Echoes from the Campfire

When you’ve traveled through wild country as many times as I have, you learn to trust what you feel.”
–C. Wayne Winkle  (One Last Chase)

“When the Spirit of truth comes, he will guide you into all truth. He will not speak on his own but will tell you what he has heard. He will tell you about the future.”
–John 16:13 (NLT)
I had a song in my head last week which I might share later.  But I was walking and this song kept running through my mind and it made me think, where are the battle songs of the Church?  Look in your hymnbook and see how many songs you find about the militant Church, or the Church triumphant.  Oooops, that’s right, we don’t use hymnbooks any more; it’s all on a screen and most of them are not hymns, but that’s another topic.
We keep the “Battle Hymn of the Republic” around, not because of its wonderful and powerful message for the Church, but now for patriotic gatherings.  Just look at a few words, “Mine eyes have seen the glory of the coming of the Lord…”  If the Church would just grab hold of those words, oh my, what would happen?  Do we look upward?  Do we actually envision His return?  Most of the time we are too busy with our little rants and raves to see the glory of the Lord.  Perhaps that is why the Lord asked if He would find faith upon the earth when He returns.
It was a few years back, hmmm, well, more than a few.  It was one of those special times.  Annie and I had made camp, the tent was up, and I was making the campfire.  The air was thin, for we were right at timberline, and it was very brisk even though it was summer.  The stream rushed down the side of the mountain originating from the lake, but just above where we were, it came flowing through a bank of snow.
As darkness started closing in around us the air turned colder and we could see the marmots scampering about just below our camp making their little yips.  We had coffee in hand and as we looked up and there was a clear sky and thousands, no, millions of stars in the sky.  Being at timberline there was plenty of wood to be gathered up for the fire.  This was a time before progress came in and said you had to have a fire ring or one of those backpacking stoves.  

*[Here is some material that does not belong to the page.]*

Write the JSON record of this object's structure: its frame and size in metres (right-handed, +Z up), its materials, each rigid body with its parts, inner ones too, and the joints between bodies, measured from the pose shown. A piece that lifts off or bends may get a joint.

Ah progress, something about progress.  Progress can sometimes hinder the simple things of life, such as a campfire in the back country.  Now, I understand the necessity of taking extra precautions, because there are fools who will go out and set the woods on fire.  They do not know how to take care of God’s wonderful creation.  But it just isn’t the same; sitting around a little backpacking campstove just doesn’t have the atmosphere of the flames flickering upward toward the starry sky.
We stayed a couple of nights, hiked around Blue Lake and just enjoyed ourselves and God’s creation.  She still accuses me of putting the cast-iron skillet in her pack.  But I wonder, have we let the progress dampen the fire of the Spirit in our lives?  Is it that we can’t be trusted with the “holy fire of God”?  We sit and stare at the campstove and giggle and give a shout and dance of how glorious it is, but we do not know the warmth and security of the Spirit while we sit in the darkness of the world.
Shame on us!
“Let everything that has breath praise the Lord. Praise the Lord!”
–Psalm 150:6 (NASB)
When was the last time you praised the Lord?  Ten minutes ago?  When you crawled out of bed?  It should be habitual with a Christian; the life of the believer should be one of constant praise.  I just finished a great book, and one of the chapters was titled, “If God Is In Charge Then I Can Praise.”  We want to be autonomous, but God is not going to allow that.  One thing we need to remember is that God’s glory is more important than our well-being.
So here is a simple thought of praise today.  
“Praise is living in such a way that life–everything about it–points to and praises the Creator.”  (Stephen Brown)
The thing we have to guard against then is doing things that will bring praise to us instead of the Father.  Oh, praise may come, and that is part of being human, but our purpose must not be to build ourselves up, but to point to what the Holy Spirit is doing in us for the glory of God.